Apparently Rochester has a high average annual snowfall but not much variance. In contrast, Baltimore has a much smaller average annual snowfall-only 18 inches-but a large variance. It is rare, but it does happen that in Baltimore a single storm will dump more than an average annual snowfall. In Rochester it is nearly impossible for a single storm to deliver more than the average annual snowfall. Which means that it makes no sense to have the snow removal capability of Rochester. It would be an under utilized resource, and still not save us in extreme weather events, when the real problem is where to put all the snow that is plowed.

Although, if the climate changes, and monster snowstorms become frequent, then investing in more snow removal equipment would make sense. But a single storm event does not define a climate-a fact that commentators at Fox News are oblivious to. These global warming deniers were quick to claim that the storm "proved" that climate change theories are wrong. It is scary enough when science is politicized. After all, the laws of nature are oblivious to party affiliations. But the inane reasoning of Fox News is laugh out loud funny, a point made in a hilarious spoof on the Daily Show on how to misinterpret data. What is not funny is that Fox News commentators have such a high-profile platform to promote ignorance.
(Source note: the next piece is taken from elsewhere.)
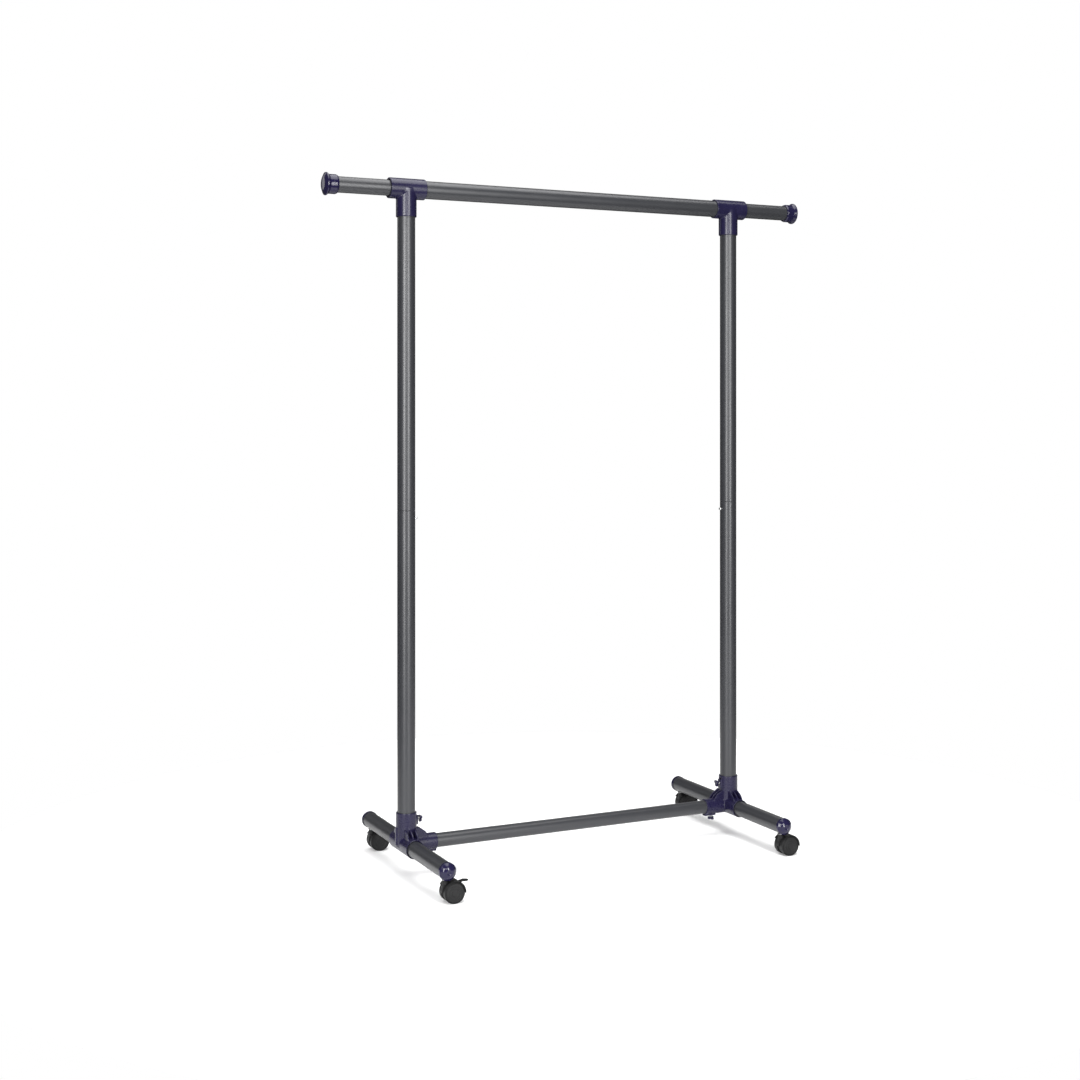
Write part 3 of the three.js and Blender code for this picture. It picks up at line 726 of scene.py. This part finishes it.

So what can we conclude about this event? The scientific answer is not much. Annual snowfall totals have a great deal of variance, especially in cities such as Baltimore where the annual average is a small number. In those cases, annual snowfall totals will not even form a normal distribution about a mean, because snow accumulations have no upper limit, but a lower limit of zero that cannot be breached. That means that the "average" annual snowfall isn't all that meaningful a number. It is the variance that we should be concerned about.